“It is not the ordinary affairs of this life, the fleeting and transitory concerns of today or tomorrow; it is not whether we shall live all freeman, or die all slaves; it is not the momentary affairs of empire, or the evanescent charms of dominion – nay, indeed, all these are but the toys of childhood, the sportive excursions of youthful fancy, contrasted with the question, What is man? Whence came he? Whither does he go? Is he mortal or an immortal being? Is he doomed to spring up like the grass, bloom like a flower, drop his seed into the earth, and die forever? Is there no object of future hope? No God – no heaven – no exalted society to be known or enjoyed? Are all the great and illustrious men and women who have lived before we’re born, wasted and gone forever?
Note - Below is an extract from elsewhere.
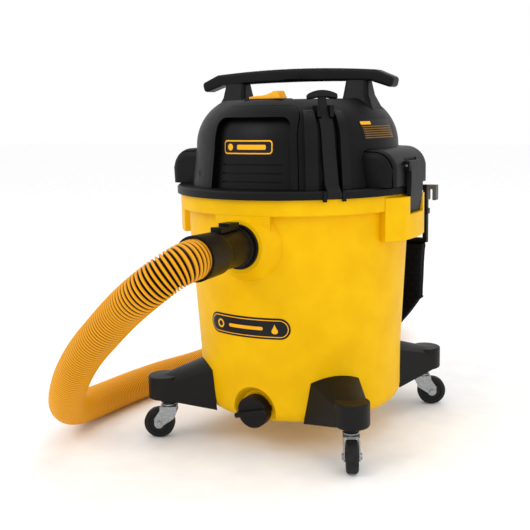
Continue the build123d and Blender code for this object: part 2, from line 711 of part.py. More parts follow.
def make_strap():
    """The rubber hose strap with its T grip, its pin and the fork that holds its neck."""
    with BuildPart() as strap:
        with BuildSketch(Plane.XZ):
            with BuildLine():
                Polyline((197, 418.2), (204, 418.2), (190, 430), (175.6, 486))
                ThreePointArc((175.6, 486), (171.6, 508), (161.6, 526))
                Polyline((161.6, 526), (156, 536), (148, 552), (144, 552), (152.6, 534.5), (159, 523))
                ThreePointArc((159, 523), (168, 506), (171.6, 486))
                Polyline((171.6, 486), (183, 428), (197, 418.2))
            make_face()
        extrude(amount=10.5, both=True)
        for low, high in ((-12, -6), (6, 12)):
            add(block((100, low, 527), (200, high, 600)), mode=Mode.SUBTRACT)
        with BuildSketch(Plane.XZ):
            with BuildLine():
                Polyline((143.4, 547), (149.4, 547), (146, 559), (140, 559), close=True)
            make_face()
        extrude(amount=6, both=True)
        with BuildSketch(Plane(origin=(142.9, 0, 562.6), x_dir=(0, 1, 0), z_dir=(0.94, 0, 0.34))):
            with BuildLine():
                Polyline((-23.5, -7), (-23.5, -1))
                ThreePointArc((-23.5, -1), (0, 5.5), (23.5, -1))
                Polyline((23.5, -1), (23.5, -7), (16, -6), (8, -4.5), (-8, -4.5), (-16, -6), (-23.5, -7))
            make_face()
        extrude(amount=4, both=True)
        add(rod_y(5.2, -11.5, 11.5, STRAP_PIN_R, STRAP_PIN_Z))
        add(rod_y(2 + RUNNING, -20, 20, STRAP_PIN_R, STRAP_PIN_Z), mode=Mode.SUBTRACT)
    finish(strap.part.rotate(Axis.Z, STRAP_ANGLE), "hose_strap")
    finish(rod_y(2, -17.4, 17.4, STRAP_PIN_R, STRAP_PIN_Z).rotate(Axis.Z, STRAP_ANGLE), "strap_pin")
    with BuildPart() as keeper:
        for low, high in ((-13, -6.6), (6.6, 13)):
            add(block((138, low, 529), (163, high, 546)))
        add(dome(0.1), mode=Mode.SUBTRACT)
    finish(keeper.part.rotate(Axis.Z, STRAP_ANGLE), "strap_keeper")


def make_latch(name, side):
    """A latch: bowed plate on a knuckle at its top, with a lip that drops into the bracket."""
    with BuildPart() as latch:
        with BuildSketch(Plane.XZ):
            with BuildLine():
                Polyline((203.9, 446), (203.9, 378), (202, 377), (202, 384), (201.7, 384), (201.7, 376.8),
                         (206.5, 376.8))
                ThreePointArc((206.5, 376.8), (211.3, 412), (210.8, 452))
                Polyline((210.8, 452), (210.4, 459), (204, 459), (199.6, 456), (199.6, 448), (203.9, 446))
            make_face()
        extrude(amount=LATCH_HALF, both=True)
        add(rod_y(2 + RUNNING, -40, 40, LATCH_X, LATCH_Z), mode=Mode.SUBTRACT)
    part = latch.part if side > 0 else latch.part.rotate(Axis.Z, 180)
    finish(part, name)


def make_latch_pins():
    """The two pins that the latches turn on."""
    with BuildPart() as pins:
        for side in (-1, 1):
            add(rod_y(2, -33.4, 33.4, side * LATCH_X, LATCH_Z))
    finish(pins.part, "latch_pins")


# Motor, fan and filter --------------------------------------------------------------
def make_motor():
    """Fan housing, motor cup, stator, bearings, and the armature and impeller that turn."""
    finish(lathe([(75, 415), (78, 415), (78, 452), (11, 452), (11, 461), (8, 461), (8, 449), (75, 449)]),
           "fan_housing")
    finish(lathe([(49, 452), (MOTOR_R, 452), (MOTOR_R, 541), (11, 541), (11, 526), (14, 526), (14, 537),
                  (49, 537)]), "motor_housing")
    with BuildPart() as stator:
        with BuildSketch(Plane.XY.offset(474)):
            Circle(48.9)
            Circle(30, mode=Mode.SUBTRACT)
            with PolarLocations(37, 4):
                SlotOverall(22, 5, rotation=90, mode=Mode.SUBTRACT)
        extrude(amount=36)
    finish(stator.part, "stator")
    with BuildPart() as bearings:
        add(upright(SHAFT_R + RUNNING, 7.95, 453, 460))
        add(upright(SHAFT_R + RUNNING, 10.95, 527, 534))
    finish(bearings.part, "motor_bearings")
    with BuildPart() as armature:
        add(lathe([(0, 419), (SHAFT_R, 419), (SHAFT_R, 476), (29, 476), (29, 508), (12, 508), (12, 512),
                   (15, 512), (15, 522), (SHAFT_R, 522), (SHAFT_R, 535), (0, 535)]))
        with BuildSketch(Plane.XY.offset(476)):
            with PolarLocations(26.5, 12):
                Rectangle(6, 2.5)
        extrude(amount=32, mode=Mode.SUBTRACT)
    finish(armature.part, "armature")
    with BuildPart() as impeller:
        add(lathe([(SHAFT_R + 0.02, 421), (11, 421), (11, 441), (68, 441), (68, 443.5),
                   (SHAFT_R + 0.02, 443.5)]))
        with BuildSketch(Plane.XY.offset(424)):
            with PolarLocations(39, 9):
                Rectangle(54, 2.5, rotation=28)
        extrude(amount=17.5)
        add(upright(SHAFT_R + 0.02, 69, 420, 424), mode=Mode.SUBTRACT)
        add(upright(68, 90, 420, 445), mode=Mode.SUBTRACT)
        add(upright(0, SHAFT_R + 0.02, 420, 445), mode=Mode.SUBTRACT)
    finish(impeller.part, "impeller")
    with BuildPart() as blower:
        add(barrel([(140, 24), (140, 30), (190, 30), (192, 28.5), (192, 24)], 462))
    finish(blower.part, "blower_port")
    finish(rod_y(9, 150, 184, -95, 445), "cord_inlet")


def make_filter():
    """Float cage and ball under the air intake, with the cartridge filter and its retainer."""
    with BuildPart() as cage:
        add(upright(20, 46, 405, 411))
        add(upright(0, 44, 256, 262))
        with BuildSketch(Plane.XY.offset(262)):
            with PolarLocations(41, 10):
                Circle(2.5)
        extrude(amount=143)
        add(upright(0, SHAFT_R, 224, 256))
    finish(cage.part, "filter_cage")
    with BuildPart() as ball:
        with Locations((0, 0, 286.4)):
            Sphere(24)
    finish(ball.part, "float_ball")
    folds = 36
    with BuildPart() as cartridge:
        with BuildSketch(Plane.XY.offset(246)):
            with BuildLine():
                corners = []
                for step in range(2 * folds):
                    corners.append(polar(76 if step % 2 else 56, step * 180 / folds))
                Polyline(*corners, close=True)
            make_face()
            Circle(50, mode=Mode.SUBTRACT)
        extrude(amount=154)
        add(upright(50, 78, 400, 410.7))
        add(upright(8, 78, 240, 246))
    finish(cartridge.part, "cartridge_filter")
    with BuildPart() as retainer:
        with BuildSketch(Plane.XY.offset(228)):
            Circle(34)
            Circle(SHAFT_R + RUNNING, mode=Mode.SUBTRACT)
        extrude(amount=11.7)
        with BuildSketch(Plane.XY.offset(214)):
            RectangleRounded(56, 9, 4)
            Circle(SHAFT_R + RUNNING, mode=Mode.SUBTRACT)
        extrude(amount=14)
    finish(retainer.part, "filter_retainer")


def main():
    """Make every piece."""
    make_drum()
    make_inlet()
    make_drain()
    for name, angle in CORNERS.items():
        make_foot(f"foot_{name}", angle)
        make_caster(name, angle, CASTER_HEADINGS[name])
    make_foot_screws()
    make_caster_stems()
    make_bag_hanger()
    make_bag()
    make_hose()
    make_hose_lock()
    make_head_base()
    make_head_housing()
    make_front_panel()
    make_handle()
    make_switch()
    make_strap()
    make_latch("latch_right", 1)
    make_latch("latch_left", -1)
    make_latch_pins()
    make_motor()
    make_filter()


main()
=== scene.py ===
# %% [markdown]
# # A shop vacuum, dressed for its portrait
# The machine's hard parts come ready-made as a fixed frame: drum, head, feet, casters, latches. This
# lesson gives them their finishes, and makes what is soft or printed: the ribbed hose, the sewn bag
# and the plain plates. Everything is in metres, and the floor is at z = 0.

# %% Load the frame
import math

import bpy
import numpy as np
from mathutils import Matrix, Vector


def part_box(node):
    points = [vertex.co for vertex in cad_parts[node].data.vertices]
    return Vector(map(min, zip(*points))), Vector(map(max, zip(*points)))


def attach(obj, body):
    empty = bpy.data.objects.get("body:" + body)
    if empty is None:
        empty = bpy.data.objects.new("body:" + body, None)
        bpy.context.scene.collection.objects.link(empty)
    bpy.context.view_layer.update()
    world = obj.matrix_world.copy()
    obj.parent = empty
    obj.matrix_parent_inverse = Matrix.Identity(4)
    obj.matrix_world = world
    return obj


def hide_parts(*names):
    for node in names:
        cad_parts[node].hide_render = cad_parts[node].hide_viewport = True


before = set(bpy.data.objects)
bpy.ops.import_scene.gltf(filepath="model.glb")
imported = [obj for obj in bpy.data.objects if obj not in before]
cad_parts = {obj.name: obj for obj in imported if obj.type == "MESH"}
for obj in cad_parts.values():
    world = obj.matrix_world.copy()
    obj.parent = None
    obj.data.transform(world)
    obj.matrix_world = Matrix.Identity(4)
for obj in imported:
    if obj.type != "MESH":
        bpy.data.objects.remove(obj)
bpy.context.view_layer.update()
base_low, base_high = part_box("head_base")
AXIS_Y = (base_low.y + base_high.y) / 2
print("the drum's axis stands at y =", round(AXIS_Y, 4))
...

After a few short days are fled, when the enjoyments and toils of life are over; when our relish for social enjoyment, and our desires for returning to the fountain of life are most acute, must we hang our heads and close our eyes in the desolating and appalling prospect of never opening them again, of never tasting the sweets for which a state of discipline and trial has so well fitted us? These are the awful and sublime merits of the question at issue. It is not what we shall eat, not what we shall drink, unless we shall be proved to be mere animals; but it is, shall we live or die forever? It is as beautifully expressed by a Christian poet –
Shall spring ever visit the mouldering urn?
Shall day ever dawn on the night of the grave?